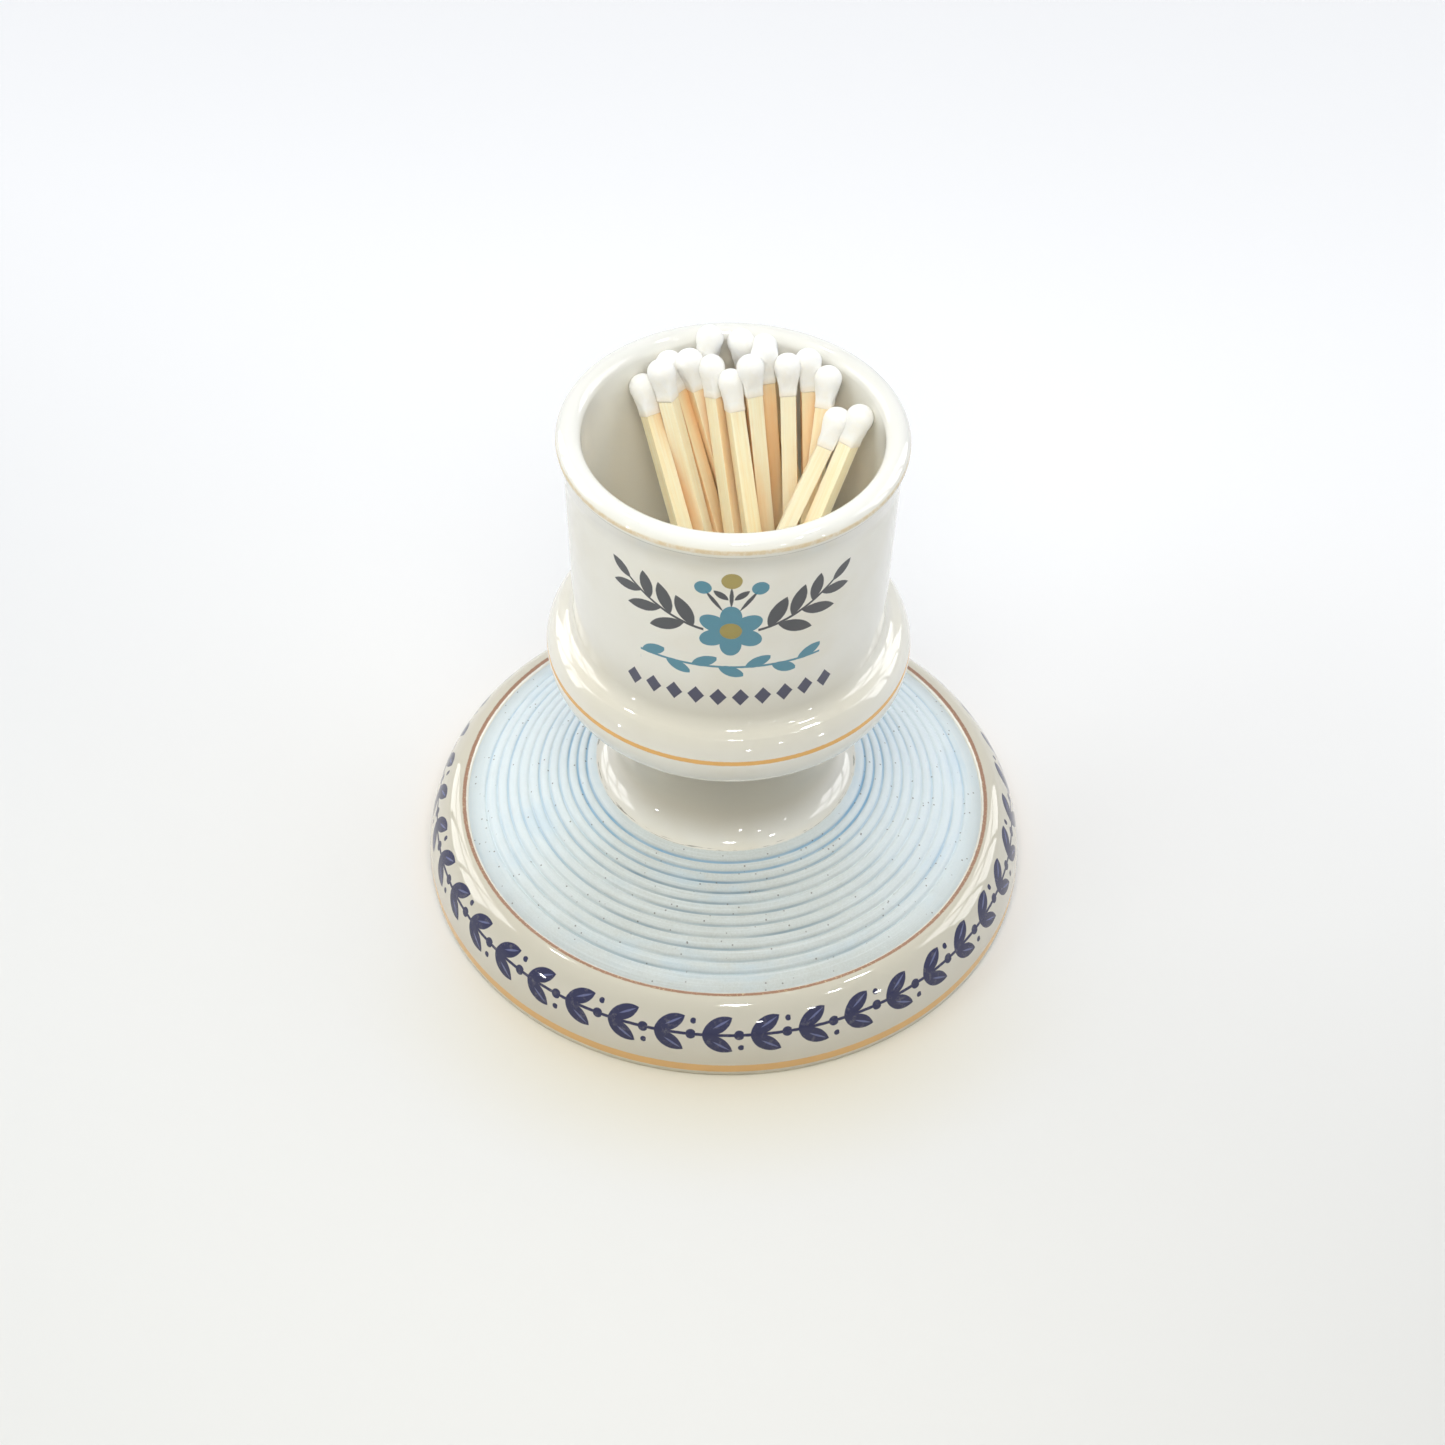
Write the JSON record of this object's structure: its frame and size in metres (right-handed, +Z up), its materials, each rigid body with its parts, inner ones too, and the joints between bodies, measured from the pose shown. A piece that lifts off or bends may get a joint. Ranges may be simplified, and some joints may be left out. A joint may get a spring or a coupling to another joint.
{
  "type": "match striker",
  "caption": "Footed porcelain match striker: a cup of loose wooden matches on a short stem over a ridged striking disc with a rounded rim.",
  "frame": {"origin": "centre of the foot ring, on the table", "axes": "+Z up along the axis of the cup, -Y towards the viewer, who sees the matches lean to the back"},
  "size_m": [0.1024, 0.1024, 0.0954],
  "materials": {
    "porcelain": "gloss",
    "match_wood": "matte",
    "match_dip": "matte"
  },
  "bodies": {
    "root": {"striker_body": "porcelain", "match_01_stick": "match_wood", "match_02_stick": "match_wood", "match_03_stick": "match_wood", "match_04_stick": "match_wood", "match_05_stick": "match_wood", "match_06_stick": "match_wood", "match_07_stick": "match_wood", "match_08_stick": "match_wood", "match_09_stick": "match_wood", "match_10_stick": "match_wood", "match_11_stick": "match_wood", "match_12_stick": "match_wood", "match_13_stick": "match_wood", "match_14_stick": "match_wood", "match_15_stick": "match_wood", "match_16_stick": "match_wood", "match_01_head": "match_dip", "match_02_head": "match_dip", "match_03_head": "match_dip", "match_04_head": "match_dip", "match_05_head": "match_dip", "match_06_head": "match_dip", "match_07_head": "match_dip", "match_08_head": "match_dip", "match_09_head": "match_dip", "match_10_head": "match_dip", "match_11_head": "match_dip", "match_12_head": "match_dip", "match_13_head": "match_dip", "match_14_head": "match_dip", "match_15_head": "match_dip", "match_16_head": "match_dip"}
  },
  "joints": []
}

■ To do
Copy out the full material exactly as it appears.

■ The reply
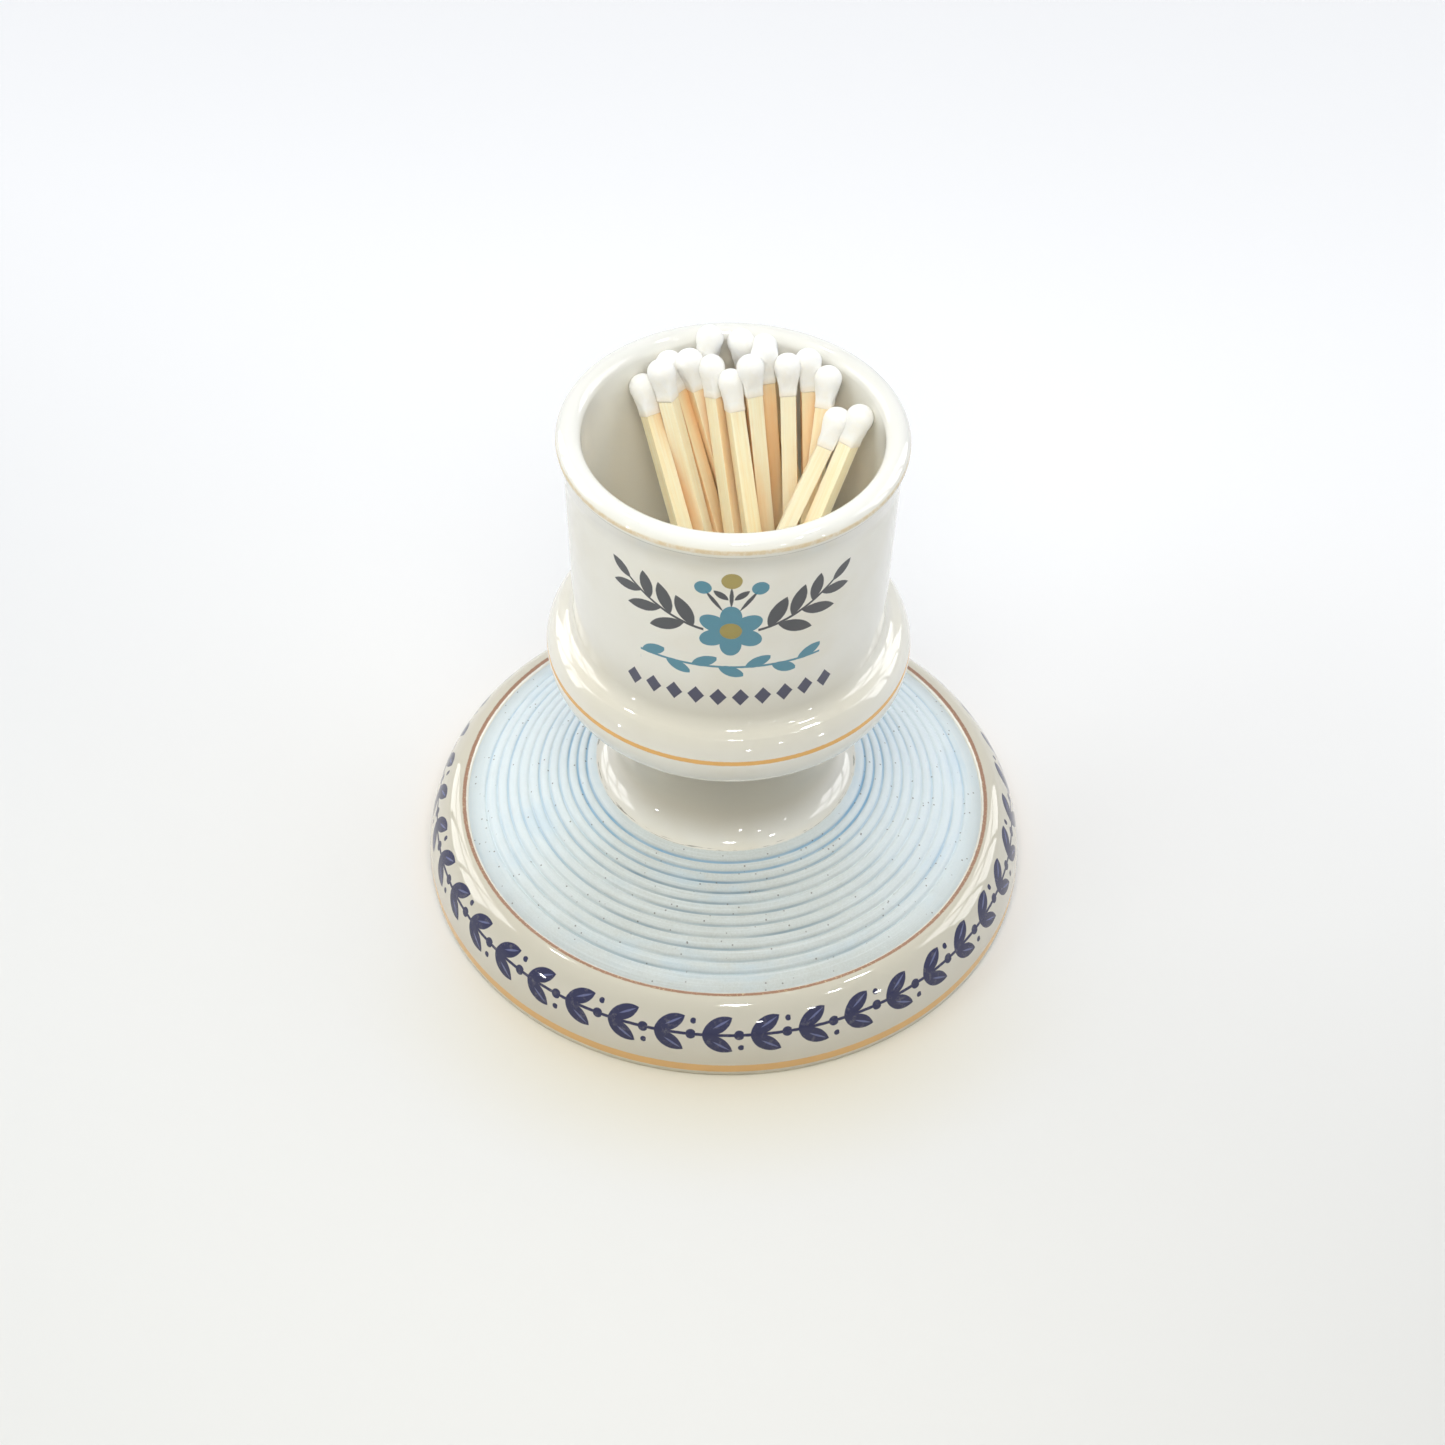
Write the JSON record of this object's structure: its frame and size in metres (right-handed, +Z up), its materials, each rigid body with its parts, inner ones too, and the joints between bodies, measured from the pose shown. A piece that lifts off or bends may get a joint. Ranges may be simplified, and some joints may be left out. A joint may get a spring or a coupling to another joint.
{
  "type": "match striker",
  "caption": "Footed porcelain match striker: a cup of loose wooden matches on a short stem over a ridged striking disc with a rounded rim.",
  "frame": {"origin": "centre of the foot ring, on the table", "axes": "+Z up along the axis of the cup, -Y towards the viewer, who sees the matches lean to the back"},
  "size_m": [0.1024, 0.1024, 0.0954],
  "materials": {
    "porcelain": "gloss",
    "match_wood": "matte",
    "match_dip": "matte"
  },
  "bodies": {
    "root": {"striker_body": "porcelain", "match_01_stick": "match_wood", "match_02_stick": "match_wood", "match_03_stick": "match_wood", "match_04_stick": "match_wood", "match_05_stick": "match_wood", "match_06_stick": "match_wood", "match_07_stick": "match_wood", "match_08_stick": "match_wood", "match_09_stick": "match_wood", "match_10_stick": "match_wood", "match_11_stick": "match_wood", "match_12_stick": "match_wood", "match_13_stick": "match_wood", "match_14_stick": "match_wood", "match_15_stick": "match_wood", "match_16_stick": "match_wood", "match_01_head": "match_dip", "match_02_head": "match_dip", "match_03_head": "match_dip", "match_04_head": "match_dip", "match_05_head": "match_dip", "match_06_head": "match_dip", "match_07_head": "match_dip", "match_08_head": "match_dip", "match_09_head": "match_dip", "match_10_head": "match_dip", "match_11_head": "match_dip", "match_12_head": "match_dip", "match_13_head": "match_dip", "match_14_head": "match_dip", "match_15_head": "match_dip", "match_16_head": "match_dip"}
  },
  "joints": []
}